U.S. Dollar scenarios
Base case: As in the last releases, the Fed could do what the markets are expecting. In this case, the FOMC gang could raise their interest rates by another 25 basis points to the 5.25% – 5.50% range.
With such a widely telegraphed move, USD’s extended reaction to the release will likely depend on Powell’s hawkishness during the presser.
And with the Fed not printing new dot plot projections and the members only in the mood for one more rate hike until the year ends, it’s likely that we’ll see more USD selling than sustained buying after the event. Positioning may be a factor (i.e., if USD rallies ahead of the event and the event sparks a sell-off, the selling pressure may be more intense than if USD fell ahead of the FOMC statement.
Of course, the overall risk sentiment during the event would play in the degree and duration of USD’s weakness.

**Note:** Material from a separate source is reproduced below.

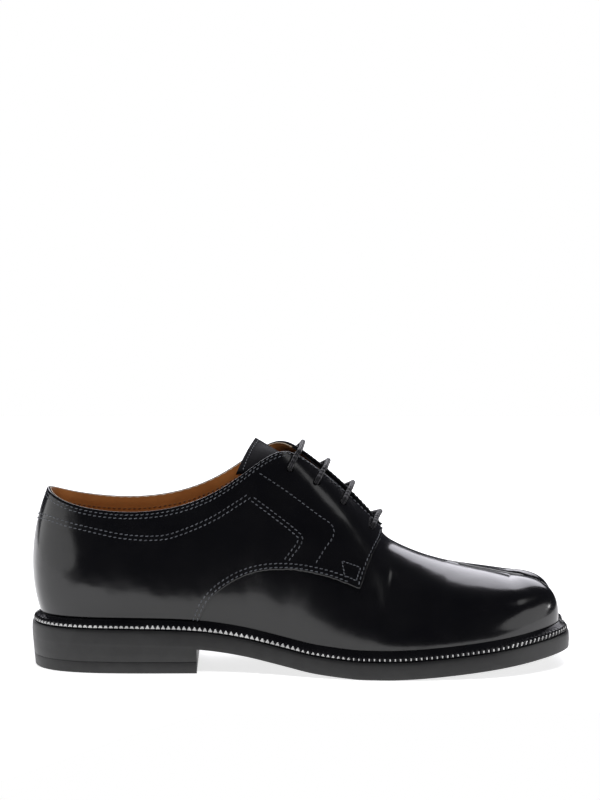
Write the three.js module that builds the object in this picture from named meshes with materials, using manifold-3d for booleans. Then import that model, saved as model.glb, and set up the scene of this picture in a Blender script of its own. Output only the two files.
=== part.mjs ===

Unless we see risk-friendly economic themes and data releases outside of the FOMC driving biases, USD could dip against high-yielding bets like AUD, NZD, and GBP but also recover by the end of the day.
Alternative Scenario: If the markets start discounting the Fed and ECB’s rate hikes and start pricing in higher probability of looser monetary policies (e.g., concerns on future growth more elevated than expected / expectations of inflation rates decelerating quickly), then USD could weaken against its counterparts and accelerate its downswings after the Fed raises its interest rates.
In the event of a risk-friendly, anti-USD environment, the dollar could see more consistent losses against AUD, JPY, CHF, and CAD.
Whatever scenario you choose to do more work on and risk management, keep in mind that unless we get a major surprise from the Fed on Wednesday, the FOMC statement’s influence may be short-lived as the latter half of the week’s calendar is loaded with top tier events to likely re-direct traders’ focus.